**Task to carry out:**
Return verbatim the inclusive range of lines running from the line that contains "shapes = bpy.context.evaluated_depsgraph_get()" to the line that contains "obj.matrix_world = world". Omit every other line.

**Data shown:**
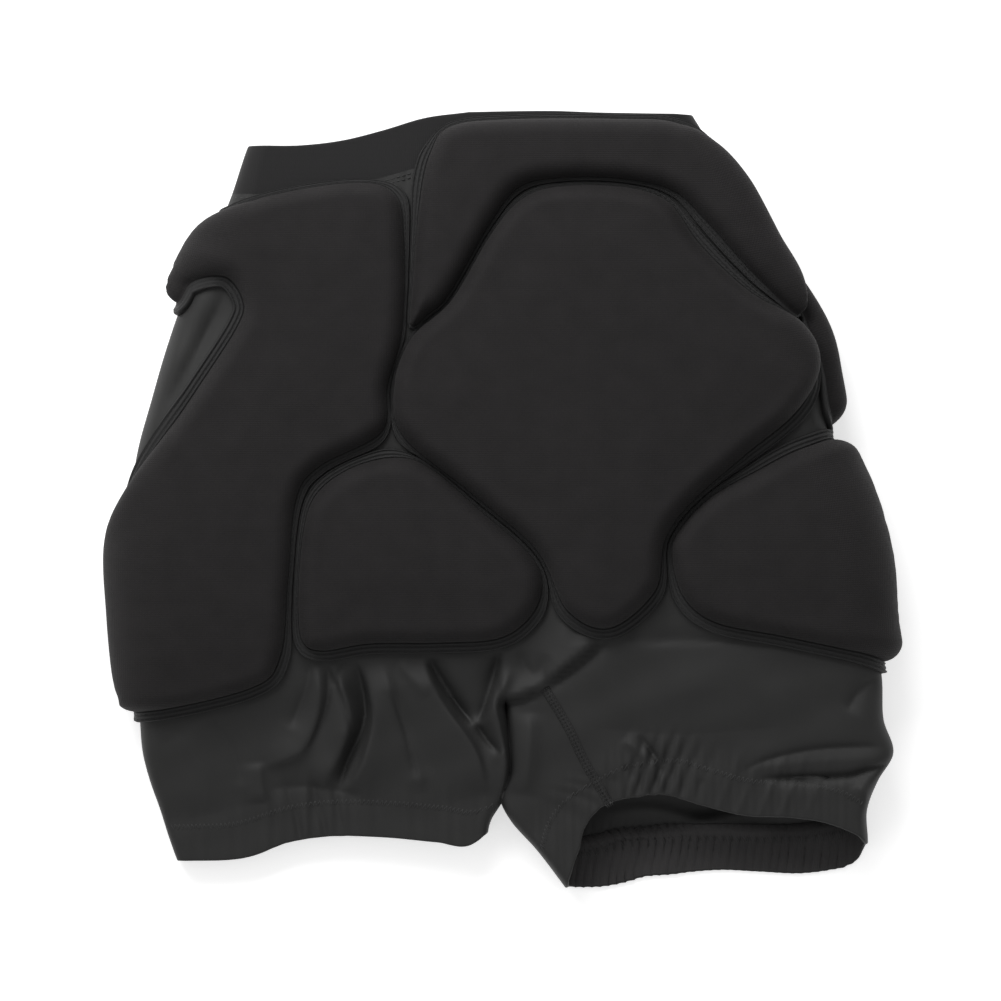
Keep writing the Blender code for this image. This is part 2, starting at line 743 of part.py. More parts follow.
def make_pad(name, collection):
    """A crowned foam pad with its thin flange, wrapped on the cloth."""
    outline = FLAT_OUTLINES[name]
    foot, outward = outline_walk(outline)
    flange = foot + outward * flange_widths(name, foot)[:, None]
    rings = [foot - outward * CROWN_RADIUS * share for share in CROWN_RINGS]
    kept = [ring[depth_inside(ring, outline) > 0.75 * CROWN_RADIUS * share]
            for ring, share in zip(rings, CROWN_RINGS)]
    flat = np.concatenate([flange, foot, *kept, inner_places(outline)])
    count = len(foot)
    edges = [(ring * count + step, ring * count + (step + 1) % count)
             for ring in range(2) for step in range(count)]
    _, _, faces, origins, *_ = delaunay_2d_cdt(stretched(flat), edges, [], 1, 1e-7)
    places = flat[[origin[0] for origin in origins]]
    depth = depth_inside(places, outline)
    base = cloth_point(places[:, 0], places[:, 1])
    base = base + SEAT_GAP * cloth_normal(places[:, 0], places[:, 1])
    mesh_data = bmesh.new()
    corners = [mesh_data.verts.new(point) for point in base]
    for face in faces:
        mesh_data.faces.new([corners[corner] for corner in face])
    piece = add_piece(name, mesh_data, PAD_LOOK, collection)
    thickness = THICKNESSES[name]
    shares = pad_height(np.where(depth < 1e-6, 0.0, depth), thickness) / thickness
    crown = piece.vertex_groups.new(name="crown")
    for place, share in enumerate(shares):
        crown.add([place], float(share), "REPLACE")
    wall = add_wall(piece, thickness, 1.0)
    wall.vertex_group = crown.name
    return piece


def rest_on_origin(collection):
    """Move everything so that the origin is under the middle of the whole thing."""
    bpy.context.view_layer.update()
    shapes = bpy.context.evaluated_depsgraph_get()
    corners = []
    for piece in collection.objects:
        evaluated = piece.evaluated_get(shapes)
        corners.extend(tuple(vertex.co) for vertex in evaluated.to_mesh().vertices)
        evaluated.to_mesh_clear()
    low = np.min(corners, axis=0)
    high = np.max(corners, axis=0)
    for piece in collection.objects:
        piece.location = (-(low[0] + high[0]) / 2.0, -(low[1] + high[1]) / 2.0, -low[2])


def build():
    """Make the whole garment."""
    clear_scene()
    collection = bpy.data.collections.new("hip_pad")
    bpy.context.scene.collection.children.link(collection)
    make_panels(collection)
    make_waistband(collection)
    make_hems(collection)
    for name in THICKNESSES:
        make_pad(name, collection)
    rest_on_origin(collection)


FLAT_OUTLINES = flat_outlines()
build()
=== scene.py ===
"""Looks of the hip pad: short stretch trousers with foam pads, lying flat with the back side up.

Metres, +Z up, the waist towards +Y. A place on the cloth has two lengths, as in the solids' source: across,
from the left edge of the spread garment, and down, from the highest point of the waist.
"""
import math

import bmesh
import bpy
import numpy as np
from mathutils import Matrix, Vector
from mathutils.geometry import delaunay_2d_cdt


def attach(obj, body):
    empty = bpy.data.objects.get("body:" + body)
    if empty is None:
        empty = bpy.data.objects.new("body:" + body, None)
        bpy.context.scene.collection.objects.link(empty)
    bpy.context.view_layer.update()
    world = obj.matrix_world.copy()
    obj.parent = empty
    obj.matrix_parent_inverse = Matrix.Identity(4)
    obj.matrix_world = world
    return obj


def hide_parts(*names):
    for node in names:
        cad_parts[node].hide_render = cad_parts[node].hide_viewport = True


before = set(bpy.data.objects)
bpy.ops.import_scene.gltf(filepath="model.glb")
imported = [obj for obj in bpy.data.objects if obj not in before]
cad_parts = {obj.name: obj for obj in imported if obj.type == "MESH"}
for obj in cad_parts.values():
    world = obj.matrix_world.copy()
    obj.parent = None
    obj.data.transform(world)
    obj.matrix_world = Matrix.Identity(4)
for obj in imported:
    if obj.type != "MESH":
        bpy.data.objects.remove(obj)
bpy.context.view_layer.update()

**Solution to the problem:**
    shapes = bpy.context.evaluated_depsgraph_get()
    corners = []
    for piece in collection.objects:
        evaluated = piece.evaluated_get(shapes)
        corners.extend(tuple(vertex.co) for vertex in evaluated.to_mesh().vertices)
        evaluated.to_mesh_clear()
    low = np.min(corners, axis=0)
    high = np.max(corners, axis=0)
    for piece in collection.objects:
        piece.location = (-(low[0] + high[0]) / 2.0, -(low[1] + high[1]) / 2.0, -low[2])


def build():
    """Make the whole garment."""
    clear_scene()
    collection = bpy.data.collections.new("hip_pad")
    bpy.context.scene.collection.children.link(collection)
    make_panels(collection)
    make_waistband(collection)
    make_hems(collection)
    for name in THICKNESSES:
        make_pad(name, collection)
    rest_on_origin(collection)


FLAT_OUTLINES = flat_outlines()
build()
=== scene.py ===
"""Looks of the hip pad: short stretch trousers with foam pads, lying flat with the back side up.

Metres, +Z up, the waist towards +Y. A place on the cloth has two lengths, as in the solids' source: across,
from the left edge of the spread garment, and down, from the highest point of the waist.
"""
import math

import bmesh
import bpy
import numpy as np
from mathutils import Matrix, Vector
from mathutils.geometry import delaunay_2d_cdt


def attach(obj, body):
    empty = bpy.data.objects.get("body:" + body)
    if empty is None:
        empty = bpy.data.objects.new("body:" + body, None)
        bpy.context.scene.collection.objects.link(empty)
    bpy.context.view_layer.update()
    world = obj.matrix_world.copy()
    obj.parent = empty
    obj.matrix_parent_inverse = Matrix.Identity(4)
    obj.matrix_world = world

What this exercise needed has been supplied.